Так обстоит дело во всем духовном. «Я имела несчастье полюбить негодяя», — говорит прозревшая женщина, впервые осознавшая свою жизненную драму и постигшая, что тот, кто ей был мил, на самом деле был не хорош... «Я не понимаю, как могла нравиться мне тогда эта пошлая компания», — говорил молодой человек, оглядываясь на свои гимназические годы и устанавливая, что ему было приятно общество ничтожных людей... Так обстоит и в искусстве:

«Я тогда увлекался поэзией Блока, — говорит духовно созревший поэт, — а теперь мне даже трудно сказать, что я находил в этих туманных образах, в этих натянутых строках и строфах, воспевающих чаще всего вино, кабак и уличную «любовь»... По мере того как душа человека одухотворяется, очищается и углубляется, ее эстетическое восприятие становится более острым, зорким и тонким, ее вкус — более благородным и требовательным, ее суждение — более предметным и ответственным; и вот, он уже с содроганием отходит от того, что прежде тешило, забавляло или услаждало его томившийся инстинкт и безвкусную нетребовательность...

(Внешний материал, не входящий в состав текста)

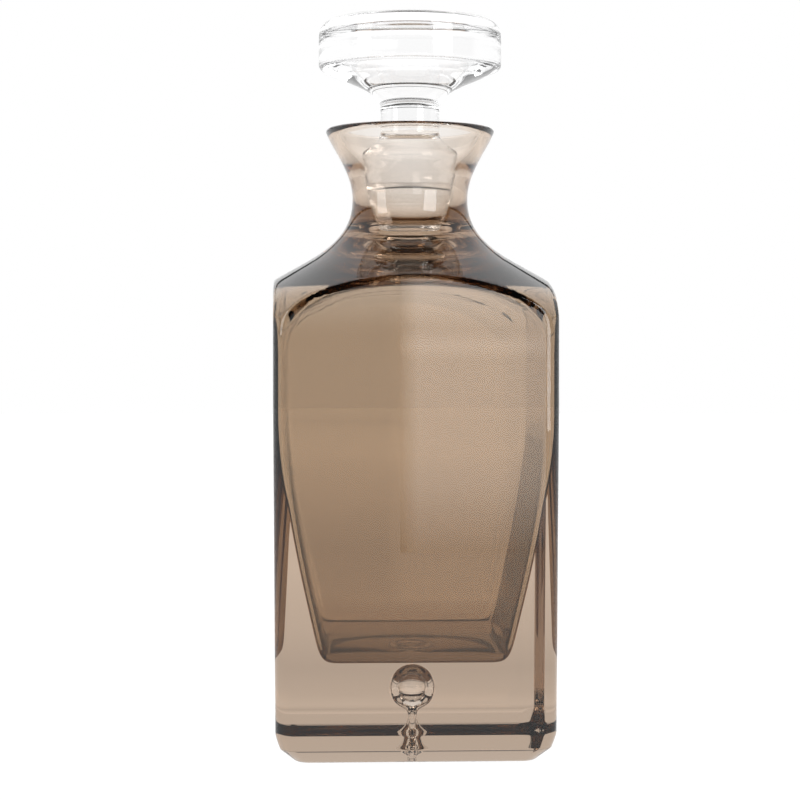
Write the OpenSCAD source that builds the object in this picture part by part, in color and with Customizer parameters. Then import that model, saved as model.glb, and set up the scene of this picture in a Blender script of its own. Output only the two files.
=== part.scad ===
// Square glass decanter with a disc-headed stopper.
// Millimetres, +Z up. Origin: centre of the underside, on the resting plane.
// The bottle is one glass solid; the stopper lifts straight up out of it.

/* [Body] */
// Width and depth of the square body, across the flats
body_w = 95.5; // [94:0.5:102]
// Radius of the four upright outer corners
corner_r = 5.5; // [4.5:0.5:8]
// How far each face draws in towards the foot
draft = 0.75; // [0:0.05:1]
// Width of the rounded edge around the foot
foot_in = 8.6; // [8.2:0.1:9.6]
// Height of the rounded edge around the foot
foot_up = 10.4; // [9.8:0.1:11.4]
// Height of the shallow hollow in the underside
push_up = 4.6; // [3:0.1:5.4]
// Radius of the hollow, inside the flat ring the bottle stands on
push_r = 33; // [30:0.5:35]
// Height at which the shoulder slope reaches the middle of each flat face
shoulder_z = 163; // [160:0.5:166]
// Slope of the shoulder, height lost for each millimetre outwards
shoulder_slope = 0.56; // [0.5:0.01:0.62]

/* [Neck] */
// Outer radius of the neck at its waist
waist_r = 20.2; // [18.5:0.1:22]
// Height of the waist
waist_z = 191.5; // [189:0.5:194]
// Outer radius of the flared lip
lip_r = 29.5; // [27:0.5:32]
// Height of the lip
lip_z = 216; // [214:0.5:219]

/* [Cavity] */
// Half width of the cavity in the upper body
cav_top_a = 45.2; // [43.5:0.1:45.6]
// Half width of the cavity where the walls meet the floor
cav_floor_a = 33.4; // [31:0.1:36]
// Height of the cavity floor above the resting plane
floor_z = 33; // [32:0.5:38]
// Height at which the walls stop tapering
taper_z = 104; // [96:1:116]
// Thickness of glass at the outer edge of the shoulder
shoulder_t = 4.4; // [3.5:0.1:5.5]
// Slope of the cavity's ceiling
ceiling_slope = 0.45; // [0.42:0.01:0.48]

/* [Bore and stopper] */
// Plug radius at the bottom end
plug_r_low = 11.9; // [11.2:0.1:12.4]
// Plug radius at the top end
plug_r_top = 17.1; // [16.5:0.1:17.5]
// Height of the plug's bottom end in the bottle
plug_z_low = 175; // [174.5:0.1:176]
// Height of the plug's top end in the bottle
plug_z_top = 207.5; // [206.5:0.1:208.5]
// Radial gap between plug and bore
fit_gap = 0.08; // [0.04:0.01:0.12]
// Radius of the stopper's stem
stem_r = 10.3; // [9.8:0.1:10.8]
// Radius of the stopper's disc head
disc_r = 32; // [29:0.5:36]
// Height of the top of the disc head
disc_z = 254; // [252:0.5:257]
// Thickness of the disc head at its rim
disc_t = 17.4; // [15:0.2:19]

/* [Air bubble] */
// Radius of the teardrop bubble in the base
bubble_r = 8; // [6:0.5:8.5]
// Height of the bubble's centre
bubble_z = 22; // [21:0.5:22.5]
// Radius of the thin tail below the bubble
tail_r = 1.5; // [1.2:0.1:2]
// Radius of the tail's flared foot in the underside
flare_r = 8; // [6:0.5:10]

/* [Hidden] */
$fn = 96;
a = body_w / 2;
// distance from the axis to the outermost point of a rounded corner
corner_d = (a - corner_r) * sqrt(2) + corner_r;
cone_z = function (r) shoulder_z + shoulder_slope * (a - r);

// cubic curve through p0 and p3, steered by p1 and p2, sampled at n steps
function bez(p0, p1, p2, p3, n) = [for (i = [0:n]) let (t = i / n, u = 1 - t)
    u * u * u * p0 + 3 * u * u * t * p1 + 3 * u * t * t * p2 + t * t * t * p3];
// the same curve without its first point, for joining curves end to end
function tail(v) = [for (i = [1:len(v) - 1]) v[i]];

// ---------- outer skin ----------
lip_round = 1.2;
neck_up = bez([lip_r, lip_z - lip_round], [lip_r - 2.9, lip_z - lip_round - 7],
              [waist_r, waist_z + 9], [waist_r, waist_z], 9);
neck_down = bez([waist_r, waist_z], [waist_r, waist_z - 8.5],
                [24.2, cone_z(36) + 6.6], [36, cone_z(36)], 9);
brow = bez([55, cone_z(55)], [corner_d - 3, cone_z(corner_d - 3)],
           [corner_d + 1.3, 151], [corner_d + 1.3, 137], 8);
outer_profile = concat([[0, lip_z]], [[lip_r - lip_round, lip_z]],
    neck_up, tail(neck_down), brow, [[corner_d + 1.3, -1], [0, -1]]);

module rounded_square(h, r) {
    union() {
        square([2 * h, 2 * (h - r)], center = true);
        square([2 * (h - r), 2 * h], center = true);
        for (sx = [-1, 1], sy = [-1, 1])
            translate([sx * (h - r), sy * (h - r)]) circle(r);
    }
}

// half width of the body at height z
draft_z = 115;
function side_a(z) = a - draft * max(0, 1 - z / draft_z);

// half of the side view, as distance in from the face and height: drawn-in part, slope, soft bend
foot_curve = concat(
    bez([0, foot_up], [0.35, foot_up - 1.9], [0.95, foot_up - 3.5], [1.4, foot_up - 4.85], 4),
    [[1.9, foot_up - 5.65]],
    bez([foot_in - 2.6, 1.1], [foot_in - 1.9, 0.4], [foot_in - 1, 0], [foot_in, 0], 4));
foot_half = concat([[a, lip_z + 4], [a, draft_z]], [for (p = foot_curve) [side_a(p[1]) - p[0], p[1]]]);

// upright slab with the foot's edge on two sides
module foot_slab() {
    rotate([90, 0, 0]) linear_extrude(height = body_w + 4, center = true)
        polygon(concat(foot_half, [for (i = [len(foot_half) - 1:-1:0]) [-foot_half[i][0], foot_half[i][1]]]));
}

module outer_solid() {
    intersection() {
        linear_extrude(height = lip_z + 2) rounded_square(a, corner_r);
        foot_slab();
        rotate([0, 0, 90]) foot_slab();
        rotate_extrude() polygon(outer_profile);
    }
}

// ---------- cavity ----------
cav_side = bez([cav_top_a, taper_z + 14], [cav_top_a, taper_z - 12],
               [cav_floor_a + 5, floor_z + 30], [cav_floor_a, floor_z + 8], 8);
cav_edge = bez([cav_floor_a, floor_z + 8], [cav_floor_a - 1, floor_z + 4.2],
               [cav_floor_a - 1.8, floor_z], [cav_floor_a - 6, floor_z], 5);
half_cav = concat([[cav_top_a, lip_z]], cav_side, tail(cav_edge));
cav_outline = concat(half_cav, [for (i = [len(half_cav) - 1:-1:0]) [-half_cav[i][0], half_cav[i][1]]]);

module cavity_slab() {
    rotate([90, 0, 0]) linear_extrude(height = body_w, center = true) polygon(cav_outline);
}

cav_corner = 3;
function corner_reach(h) = (h - cav_corner) * sqrt(2) + cav_corner;
slope = (plug_r_top - plug_r_low) / (plug_z_top - plug_z_low);
function plug_r(z) = plug_r_low + slope * (z - plug_z_low);
bore_end_z = plug_z_low - 0.4;
bore_end_r = plug_r(bore_end_z) + fit_gap;
in_z = function (r) cone_z(46) - shoulder_t + ceiling_slope * (46 - r);
dome = concat(
    bez([bore_end_r, bore_end_z], [bore_end_r, bore_end_z - 1.2],
        [14, in_z(16) + 0.2], [17, in_z(17)], 5),
    bez([46, in_z(46)], [corner_reach(cav_top_a) - 6, in_z(corner_reach(cav_top_a) - 10)],
        [corner_reach(cav_top_a) + 1, 148], [corner_reach(cav_top_a) + 1, 134], 7));
reach_low = [[corner_reach(cav_top_a) + 1, taper_z + 14],
    [corner_reach(cav_floor_a + 5.5), floor_z + 25], [corner_reach(cav_floor_a), floor_z + 8],
    [corner_reach(cav_floor_a) - 2.4, floor_z + 2], [corner_reach(cav_floor_a) - 6, floor_z - 1]];
cavity_profile = concat([[0, bore_end_z]], dome, reach_low, [[0, floor_z - 1]]);

module cavity() {
    intersection() {
        cavity_slab();
        rotate([0, 0, 90]) cavity_slab();
        rotate_extrude() polygon(cavity_profile);
    }
}

// ---------- bore and funnel ----------
funnel_z = plug_z_top - 7.5;
module bore() {
    rotate_extrude() polygon(concat(
        [[0, bore_end_z - 1], [bore_end_r, bore_end_z - 1], [bore_end_r, bore_end_z],
         [plug_r(funnel_z) + fit_gap, funnel_z]],
        tail(bez([plug_r(funnel_z) + fit_gap, funnel_z], [plug_r(funnel_z) + 1.1, funnel_z + 3],
            [lip_r - 8, lip_z - 9.5], [lip_r - 4, lip_z - 0.8], 7)),
        [[lip_r - 2.6, lip_z + 0.01], [lip_r - 2.6, lip_z + 3], [0, lip_z + 3]]));
}

// ---------- bubble, tail, flare and hollow underside ----------
module bubble() {
    rotate_extrude() polygon(concat(
        [for (i = [0:9]) let (w = 90 - 13 * i) [max(0, bubble_r * cos(w)), bubble_z + bubble_r * sin(w)]],
        bez([5.4, bubble_z - 6.3], [3, bubble_z - 8.3], [tail_r, bubble_z - 8.8], [tail_r, 11.5], 5),
        tail(bez([tail_r, 11.5], [tail_r, 9.5], [flare_r - 5, 7.2], [flare_r, push_up + 0.7], 5)),
        tail(bez([flare_r, push_up + 0.7], [flare_r + 4, push_up - 0.3], [push_r - 13, push_up * 0.62], [push_r, 0], 8)),
        [[push_r, -1], [0, -1]]));
}

module decanter_body() {
    color([0.63, 0.52, 0.42, 0.45]) difference() {
        outer_solid();
        cavity();
        bore();
        bubble();
    }
}

// ---------- stopper ----------
disc_low = disc_z - disc_t;
module stopper() {
    color([0.95, 0.97, 0.98, 0.35]) rotate_extrude() polygon(concat(
        [[0, disc_z]],
        bez([disc_r - 6, disc_z], [disc_r - 2, disc_z - 0.3], [disc_r, disc_z - 2.4], [disc_r, disc_z - 6], 5),
        bez([disc_r, disc_low + 2], [disc_r, disc_low + 0.8], [disc_r - 0.6, disc_low + 0.2], [disc_r - 2, disc_low - 0.4], 3),
        bez([disc_r - 5, disc_low - 2], [18, disc_low - 5.4], [11.4, disc_low - 7.6], [stem_r, disc_low - 13], 7),
        bez([stem_r, plug_z_top + 8], [stem_r + 0.2, plug_z_top + 5], [plug_r_top - 4.5, plug_z_top + 3.2], [plug_r_top - 2.2, plug_z_top + 1.2], 6),
        tail(bez([plug_r_top - 2.2, plug_z_top + 1.2], [plug_r_top - 0.9, plug_z_top + 0.2],
            [plug_r(plug_z_top - 0.6), plug_z_top - 0.6], [plug_r(plug_z_top - 2.5), plug_z_top - 2.5], 4)),
        [[plug_r(plug_z_low + 2), plug_z_low + 2], [plug_r_low - 0.7, plug_z_low + 0.6],
         [plug_r_low - 2.2, plug_z_low], [0, plug_z_low]]));
}

decanter_body();
stopper();
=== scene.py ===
"""Square tinted glass decanter with a clear disc-headed stopper.

Lengths below are in millimetres and are turned into metres when the meshes are made.
Both CAD nodes are replaced by finer meshes of the same shape and size.
"""

import math

import bpy
import numpy as np
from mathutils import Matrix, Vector


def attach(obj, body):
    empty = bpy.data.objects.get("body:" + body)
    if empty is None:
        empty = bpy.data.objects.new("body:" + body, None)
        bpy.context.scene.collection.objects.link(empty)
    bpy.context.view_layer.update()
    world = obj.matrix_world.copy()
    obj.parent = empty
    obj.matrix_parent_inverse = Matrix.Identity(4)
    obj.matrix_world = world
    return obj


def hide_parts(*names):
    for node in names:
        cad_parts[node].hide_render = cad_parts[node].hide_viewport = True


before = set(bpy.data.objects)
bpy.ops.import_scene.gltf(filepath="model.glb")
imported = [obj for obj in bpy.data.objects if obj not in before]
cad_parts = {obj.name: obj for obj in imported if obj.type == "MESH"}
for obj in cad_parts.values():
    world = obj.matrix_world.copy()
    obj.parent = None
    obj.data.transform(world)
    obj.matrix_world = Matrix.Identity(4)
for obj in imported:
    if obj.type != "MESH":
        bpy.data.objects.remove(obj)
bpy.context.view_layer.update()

MM = 0.001
# grey of the studio by height above the horizon: behind the object, then on the camera's side
BACK = [(-90, 1.0), (17.6, 1.0), (18.3, 0.04), (19.8, 0.04), (20.5, 1.0), (56, 1.0), (66, 0.05), (90, 0.03)]
FRONT = [(-90, 1.0), (1, 1.0), (4, 0.04), (90, 0.03)]
# tint of the thin smoke layer at the cavity wall, by height from the floor (0) to the lip (1)
TINTS = [(0.0, (0.46, 0.36, 0.27)), (0.072, (0.46, 0.36, 0.27)), (0.10, (0.585, 0.475, 0.368)), (0.65, (0.60, 0.50, 0.394)), (0.82, (0.83, 0.77, 0.71)), (1.0, (0.99, 0.985, 0.98))]

# ----------------------------------------------------------------- dimensions, as in the CAD part
A = 47.75           # half width of the body
DRAFT, DRAFT_Z = 0.75, 115.0    # how far each face draws in towards the foot, and from what height
CORNER = 5.5        # radius of the upright corners
FOOT_IN, FOOT_UP = 8.6, 10.4    # width and height of the foot's drawn-in edge
PUSH, PUSH_R = 4.6, 33.0        # height and radius of the hollow in the underside
CORNER_D = (A - CORNER) * math.sqrt(2) + CORNER
SH_Z, SH_S = 163.0, 0.56
WAIST_R, WAIST_Z = 20.2, 191.5
LIP_R, LIP_Z, LIP_ROUND = 29.5, 216.0, 1.2
CAV_A, CAV_FLOOR_A, FLOOR_Z, TAPER_Z, SH_T = 45.2, 33.4, 33.0, 104.0, 4.4
PLUG_R0, PLUG_R1, PLUG_Z0, PLUG_Z1, GAP = 11.9, 17.1, 175.0, 207.5, 0.08
STEM_R, DISC_R, DISC_Z, DISC_T = 10.3, 32.0, 254.0, 17.4
BUB_R, BUB_Z, TAIL_R, FLARE_R = 8.0, 22.0, 1.5, 8.0
FUNNEL_Z = 200.0
EDGE_K = 1.2        # softness of the crease between shoulder and faces
CAV_C = 3.0         # radius of the cavity's upright corners
IN_S = 0.45         # slope of the cavity's ceiling


def cone_z(r):
    return SH_Z + SH_S * (A - r)


def side_a(z):
    """Half width of the body at height z."""
    return A - DRAFT * max(0.0, 1 - z / DRAFT_Z)


def bez(p0, p1, p2, p3, n):
    p = [np.array(q, float) for q in (p0, p1, p2, p3)]
    t = np.linspace(0, 1, n + 1)[:, None]
    u = 1 - t
    return u**3 * p[0] + 3 * u * u * t * p[1] + 3 * u * t * t * p[2] + t**3 * p[3]


def join(*runs):
    """Joins point runs end to end and drops repeated points."""
    out = []
    for run in runs:
        for p in run:
            p = np.array(p, float)
            if not out or np.linalg.norm(p - out[-1]) > 1e-6:
                out.append(p)
    return np.array(out)


def line(p, q, n):
    t = np.linspace(0, 1, n + 1)[:, None]
    return np.array(p, float) * (1 - t) + np.array(q, float) * t


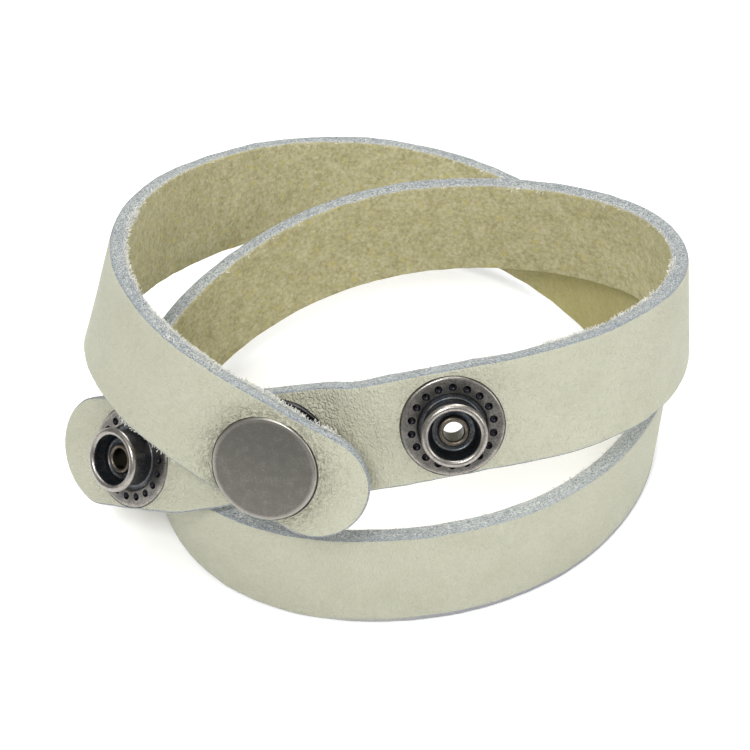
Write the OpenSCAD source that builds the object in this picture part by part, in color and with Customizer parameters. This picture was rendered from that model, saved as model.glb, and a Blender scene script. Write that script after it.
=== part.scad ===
// Double-wrap bracelet: one flat leather strap wound twice round the wrist and closed by a snap.
// Three studs stand on one end of the strap, so that the snap at the other end has three settings.

/* [Strap] */
// Width of the strap
strap_w = 13; // [12.9:0.1:13.2]
// Thickness of the leather
leather_t = 2.1; // [1.8:0.1:2.1]
// Bevel of the cut edges' corners
edge_bevel = 0.25; // [0.1:0.05:0.4]
// Length of strap past the middle of the outermost stud
stud_end_l = 12; // [11:0.5:12.5]
// Length of strap past the middle of the snap
snap_end_l = 12; // [11.5:0.5:12.5]

/* [Studs] */
// Distance between neighbouring studs along the strap
stud_pitch = 20; // [19:0.5:21]
// Distance by which the studs are set below the middle of the strap's width
stud_drop = 0.3; // [0:0.1:0.3]
// Diameter of a stud's flange
flange_d = 12; // [11.5:0.1:12.1]
// Thickness of a stud's flange
flange_t = 0.6; // [0.5:0.05:0.7]
// Number of round dimples in a stud's flange
dimples = 18; // [12:1:20]
// Outer diameter of the rolled rim on a stud's collar
rim_d = 7.6; // [7.2:0.1:7.8]
// Height of the collar over its flange
collar_h = 3.3; // [3:0.1:3.4]

/* [Snap] */
// Diameter of the cap
cap_d = 12.5; // [12:0.1:12.5]
// Thickness of the cap
cap_t = 0.9; // [0.7:0.1:1.1]
// Outer diameter of the socket behind the cap
socket_d = 11; // [10.5:0.1:11.5]
// Angle between the two ends of the strap where they cross at the snap
cross_angle = 38; // [36:1:39]
// Distance by which the snap is set below the middle of the strap's width
snap_drop = 1; // [0.6:0.1:1]

/* [Rivets] */
// Outer diameter of the rivet that holds a stud
rivet_d = 3.4; // [3.2:0.1:3.6]
// Diameter of the hole through the rivet
rivet_bore = 2.4; // [2:0.1:2.6]
// Diameter of the rivet's ring on the inside of the strap
ring_d = 8; // [7:0.5:9]

/* [Hidden] */
$fn = 64;

// Clearance round every metal piece
gap = 0.1;
// Depth by which metal plates are pressed into the leather
seat = 0.45;
// Free height between the two leather ends at the closed snap
snap_gap = 4.1;

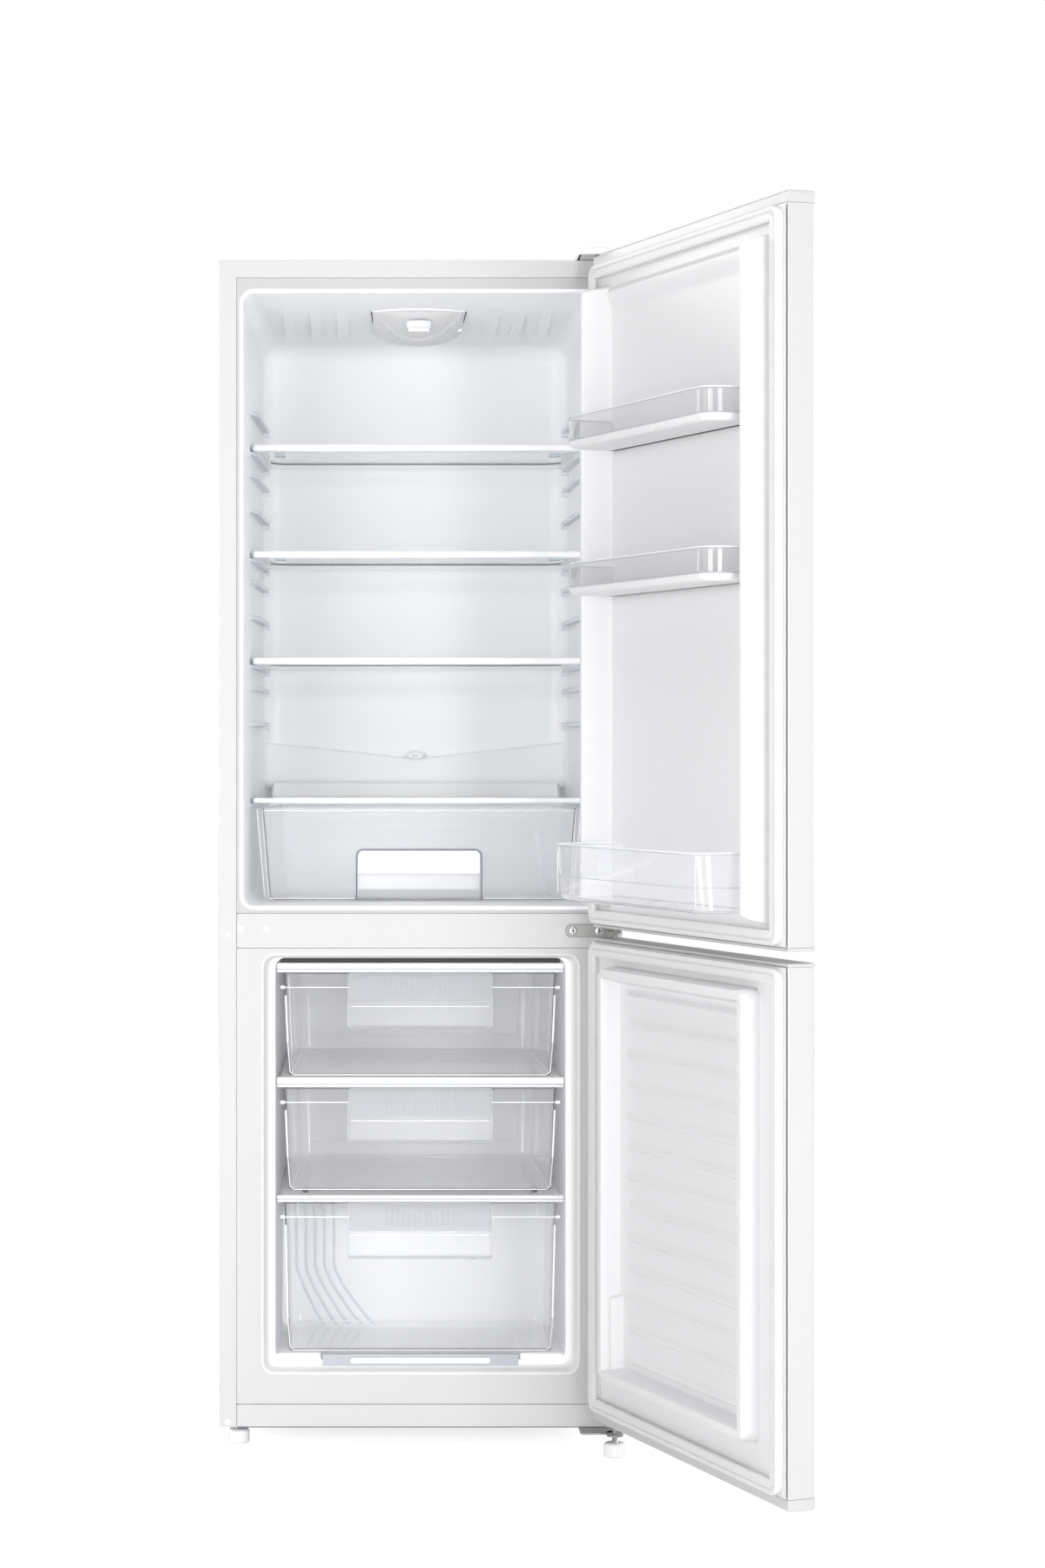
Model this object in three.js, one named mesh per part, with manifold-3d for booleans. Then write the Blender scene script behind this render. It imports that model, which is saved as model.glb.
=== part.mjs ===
// Bottom freezer refrigerator, standing with both doors open. Millimetres, +Z up, +X to the right.
// Pieces are drawn with Y = 0 on the front flange of the cabinet and +Y towards its back.
// The finished group is then moved so that the middle of its base box is the origin.
import * as THREE from "three";
import { mergeVertices } from "three/addons/utils/BufferGeometryUtils.js";
import Module from "manifold-3d";

const wasm = await Module();
wasm.setup();

// ---------------------------------------------------------------- driving dimensions
const gap = 0.3; // between pieces that rest on each other
const sheet = 1; // steel sheet of the cabinet and the door skins
const cornerSteps = 2; // half the flats in a quarter round

// cabinet
const cabinetWidth = 550;
const cabinetDepth = 505;
const footHeight = 31; // floor to the underside of the cabinet
const kickRailHeight = 31;
const freezerSill = 44.5; // liner between the kick rail and the freezer mouth
const mouthHeight = 565.5;
const freezerHead = 11.7; // liner between the freezer mouth and the middle rail
const midRailHeight = 47.3;
const fridgeSill = 10;
const openingHeight = 835.5;
const fridgeHead = 19.5; // liner between the fridge opening and the steel flange
const topFlange = 25;
const sideFlange = 24; // folded steel edge at each side of the front
const fridgeSideLand = 9.5; // liner between the steel edge and the fridge opening
const mouthSideLand = 38; // liner between the steel edge and the freezer mouth
const railReturn = 20; // folded edges of the two front rails
const linerWall = 2.5;

// fridge compartment
const fridgeCavityDepth = 435;
const fridgeSideDraft = 14.5; // how much nearer the side walls are at the back
const ceilingDraft = 20;
const floorDraft = 2;
const openingRadius = 13;
const ribHeight = 5;
const ribDepth = 9;
const ribFront = 126;
const ribBackGap = 33; // to the back of the compartment
const gutterRise = 200; // fridge floor to the outlet of the gutter
const gutterFall = 23; // how far the gutter falls from the sides to the outlet
const ledgeHeight = 51;
const ledgeDepth = 14;
const outletRadius = 5;

// freezer compartment
const rebateDepth = 18; // stepped mouth that the door's raised frame enters
const rebateDraft = 2;
const rebateStep = 12.5; // step inwards at the sides and the floor
const rebateTopStep = 3;
const freezerCavityDepth = 430;
const freezerSideDraft = 8;
const mouthRadius = 14;
const stepInsulation = 45; // between the freezer floor's back face and the compressor bay
const stepHeight = 166;
const stepRun = 41; // slope between the step's face and its top
const padHeight = 8.5; // raised pads on the freezer floor
const padWidth = 60;
const padGap = 65; // from the pads to the back face of the freezer floor

// compressor bay
const bayDepth = 205;
const bayHeight = 224;
const bayFaceHeight = 191;
const bayRun = 35;
const backPanelInset = 0.7;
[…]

Жизнь духа начинается именно в тот миг, когда человек постигает, что ему может нравиться плохое, а хорошее может ему и не нравиться; что далеко не все «милое» и «приятное» хорошо; и что надо духовно вырасти, надо духовно очистить и углубить свою душу до того, чтобы все хорошее на самом деле стало хорошим и для меня, т. е. чтобы оно «нравилось» мне. Наивно и слепо думать, что всякое стихотворение, которое «мне нравится», художественно; тягостно сознавать, что художественное произведение искусства, совершенство которого я «смутно чувствую», мне не нравится; обидно понимать, что я предпочитаю пошлые песенки глубоким и значительным гимнам; и радостно, бесконечно радостно видеть свою душу созревшею до поэзии Пушкина, до музыки Баха, до живописи Дионисия, до скульптуры Микельанджело Буонаротти, до греческого Парфенона... Напрасно думать, что искусство раскрывает всякому свои сокровенные глубины. Напротив, каждый из нас должен пройти через художественное чистилище; и не только единожды пройти, но всегда помнить о нем, не расставаться с ним, вновь и вновь проводить через него свою душу...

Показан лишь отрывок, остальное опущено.